### Data rows
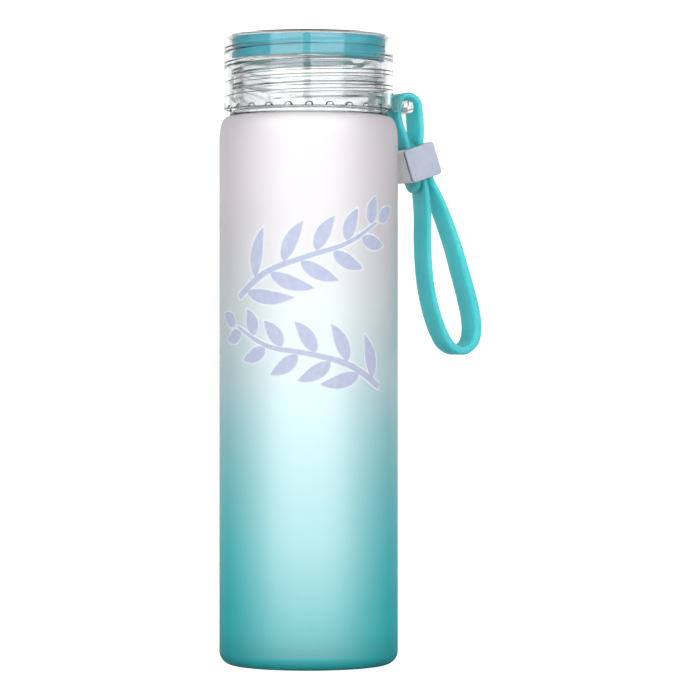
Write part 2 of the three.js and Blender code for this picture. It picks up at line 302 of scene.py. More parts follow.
def revolved(name, outline, around, materials, relief=None, band_slot=None, thread=None):
    """A closed outline of (radius, height) points turned about +Z. relief(angles, radius, height)
    gives the radii round a row, and band_slot(radius, height) the material slot of the band after it.
    thread holds helical_band's settings, and takes the place of the plain wall that starts at its low."""
    angles = np.arange(around) * TURN / around
    points, rows = [], []
    for radius, height in outline:
        if radius == 0:
            rows.append([len(points)] * around)
            points.append((0, 0, height))
            continue
        radii = relief(angles, radius, height) if relief else np.full(around, radius)
        rows.append(range(len(points), len(points) + around))
        points.extend(zip(radii * np.cos(angles), radii * np.sin(angles), np.full(around, height)))
    on_axis = outline[0][0] == 0
    faces, slots = [], []
    for i in range(len(rows) - (1 if on_axis else 0)):
        lower, upper = rows[i], rows[(i + 1) % len(rows)]
        if thread and outline[i] == (thread["wall"], thread["low"]):
            band = helical_band(points, lower, upper, **thread)
        else:
            ring = [(k, (k + 1) % around) for k in range(around)]
            band = [(lower[k], lower[n], upper[n], upper[k]) for k, n in ring]
        faces += [list(dict.fromkeys(corners)) for corners in band]
        slots += [band_slot(*outline[i]) if band_slot else 0] * len(band)
    return new_piece(name, points, faces, materials, slots)


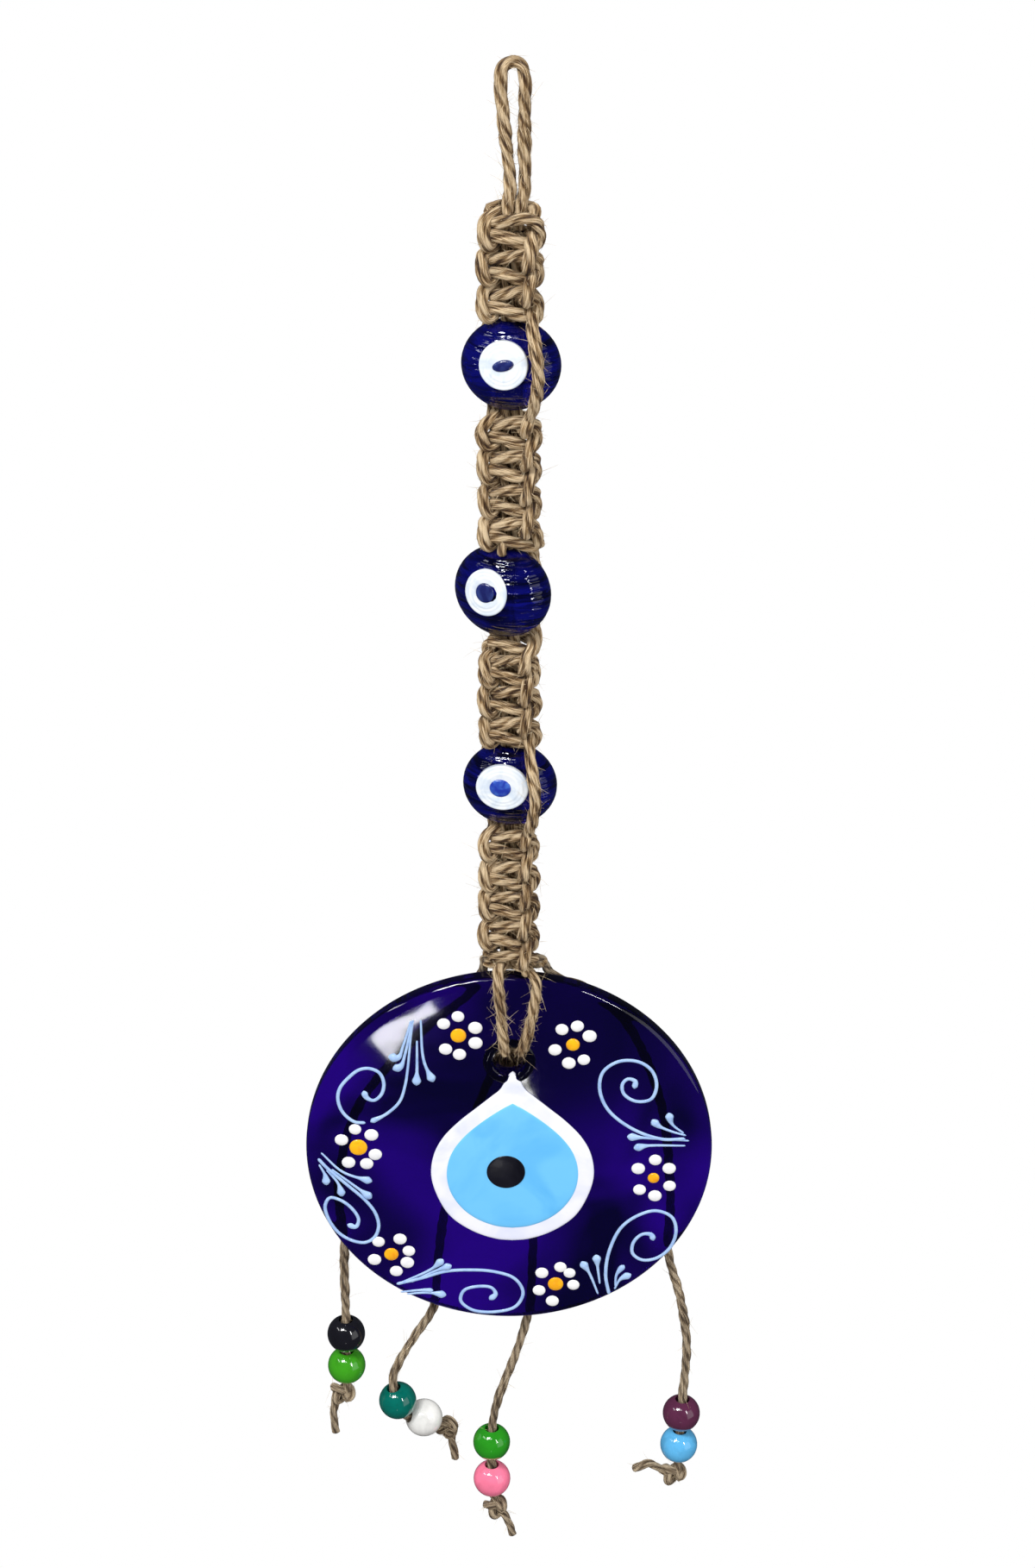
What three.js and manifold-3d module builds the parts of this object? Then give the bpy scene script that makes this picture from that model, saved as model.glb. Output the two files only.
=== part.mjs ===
// Evil eye wall hanging: a macrame strap of jute cord with three glass eye beads,
// a painted glass eye disc hung through its hole, and four beaded cords below it.
// Millimetres, +Z up. The front faces -Y. The origin is the inside top of the hanging loop.
import * as THREE from "three";
import { mergeVertices } from "three/addons/utils/BufferGeometryUtils.js";
import Module from "manifold-3d";

const wasm = await Module();
wasm.setup();

// Cord
const CORD_R = 1.3;
const KNOT_CORD_R = 1.2;
const CORE_R = 1.15;
const CORE_X = 1.35;
const SIDE_X = 6.1;
const GAP = 0.33;

// Strap: square-knot runs, given as top height, number of half knots and first side, with the
// depths at which the front and the back cord enter and leave (behind a bead is positive)
const PITCH = 4.1;
const PAST = 3.7;
const RUNS = [
  { top: -31.2, knots: 6, side: 1, enter: [0.6, 0.6], leave: [PAST, -PAST] },
  { top: -78.2, knots: 8, side: 1, enter: [PAST, -PAST], leave: [PAST, PAST] },
  { top: -133.4, knots: 7, side: -1, enter: [PAST, PAST], leave: [PAST, -PAST] },
  { top: -184.5, knots: 9, side: 1, enter: [PAST, -PAST], leave: [0.6, 0.6] },
];

// Eye beads: centre height and turn about the strap, in degrees
const EYE_BEADS = [
  { z: -67.0, turn: -10 },
  { z: -122.2, turn: -26 },
  { z: -173.3, turn: -8 },
];
const BEAD_W = 11.5;
const BEAD_H = 10.7;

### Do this
Provide the number of lines in the data above that contain the string "picture", and nothing else.

### Completed exercise
2